The new curriculum will be available in autumn 2013 and will be first taught in schools from September 2014.
 
As well as addressing specific questions raised in the consultation document, the RSS raised a number of broader issues around statistics in schools. In a letter accompanying the consultation response, RSS president John Pullinger stressed the importance of statistical literacy. ‘In a world awash with data, statistical understanding is increasingly important in all areas of society,’ he wrote. ‘The ability to understand numbers, interpret data and communicate evidence is an essential feature of the modern workplace, and crucial to competitiveness in the global market. And in the academic world, almost all subjects are increasingly quantitative.’
 
The consultation response made it clear that the curriculum proposals have insufficient statistical content.
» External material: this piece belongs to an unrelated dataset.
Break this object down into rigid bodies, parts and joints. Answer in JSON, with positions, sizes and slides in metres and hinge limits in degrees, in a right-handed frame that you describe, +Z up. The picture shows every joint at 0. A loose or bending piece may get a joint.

It also identified a lack of attention being given to promote students’ acquisition of transferable skills, in order to provide students with the ability to use their knowledge outside the mathematics classroom.
 
It stressed that the current curriculum at secondary level focuses on data presentation ‘to the detriment of statistics as a problem solving cycle’.  There are  ‘weaknesses’ in the way in which statistics is co-ordinated in subjects other than maths, and in the way its practical nature is assessed. ‘It is important that the government is aware, also, that mathematics teachers can themselves lack understanding in how to teach statistics in the manner we describe,’ John Pullinger’s letter states.
 
The RSS commended the current approach being used in New Zealand, which it praised for its integration of mathematics and statistics.
 
Finally, the RSS pointed out the ‘significant opportunities’ of using ICT in the teaching of statistics. ‘The way in which today’s students will use their statistical knowledge and understanding in the workplace and in HE will be closely linked to the way in which technology is opening up the possibility of using new and bigger datasets,’ Pullinger wrote in his letter.
 
The response referenced the RSS report ‘The Future of Statistics in our Schools and Colleges’ (opens as a pdf) as a detailed view of promoting statistical education, and also reiterated the Society’s willingness to be involved in discussions regarding the National Curriculum going forward.
 
The response and accompanying letter are available to download on the RSS website.